Compare: ADF vs. DF-GLS—both test the null of a unit root, but DF-GLS applies GLS detrending first for greater power. If you're working with a short series and need maximum sensitivity to detect stationarity, DF-GLS is your go-to choice.
The KPSS test flips the script. Here, rejecting the null means evidence of a unit root—the opposite interpretation from ADF and PP.
Compare: ADF vs. KPSS—these tests have opposite null hypotheses. When ADF fails to reject (suggesting unit root) and KPSS also fails to reject (suggesting stationarity), you have conflicting evidence. This often indicates your series is near the boundary or you need more data. FRQs love asking about this scenario.

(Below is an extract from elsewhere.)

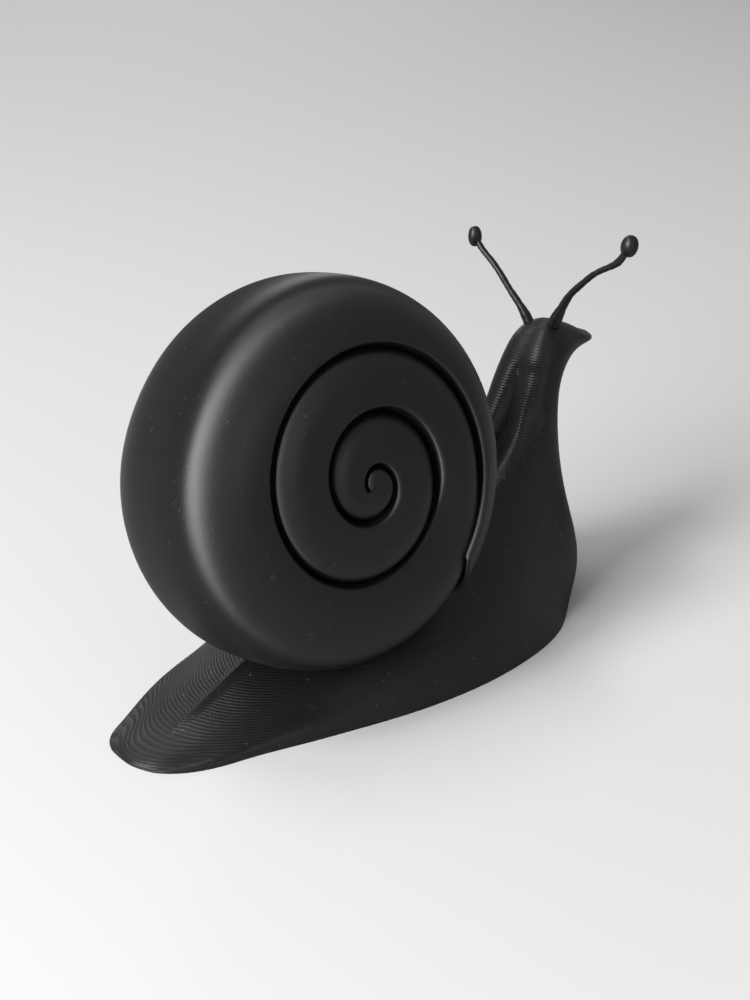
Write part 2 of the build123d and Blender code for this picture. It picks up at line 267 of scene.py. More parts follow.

Standard unit root tests can be fooled by structural breaks—a one-time shift in level or trend that mimics non-stationarity. These tests account for that possibility.
Compare: ADF vs. Zivot-Andrews—if your series experienced a major shock (policy change, financial crisis, regime shift), standard ADF may falsely indicate a unit root when the series is actually stationary with a break. Zivot-Andrews handles this by estimating the break point endogenously. Essential for economic and financial data.
| Concept | Best Examples |
|---|---|
| Unit root as null hypothesis | ADF, PP, DF-GLS, Zivot-Andrews |
| Stationarity as null hypothesis | KPSS |
| Handles autocorrelation parametrically | ADF, DF-GLS |
| Handles autocorrelation non-parametrically | PP |
| Robust to heteroskedasticity | PP |
| Best power in small samples | DF-GLS |
| Accounts for structural breaks | Zivot-Andrews |
| Confirmatory/complementary testing | KPSS (paired with ADF or PP) |
You run an ADF test and fail to reject the null, then run a KPSS test and reject the null. What do both results suggest about your series, and are they consistent?
Which two tests share the same null hypothesis but differ in how they handle serial correlation—one parametrically and one non-parametrically?
Your dataset contains only 50 observations and you suspect the series may be stationary. Which unit root test would give you the best chance of detecting stationarity, and why?
Compare and contrast the ADF and Zivot-Andrews tests. In what scenario would ADF give misleading results that Zivot-Andrews would correctly identify?
A colleague claims that rejecting the null in a KPSS test proves the series is stationary. What's wrong with this interpretation, and what does KPSS rejection actually indicate?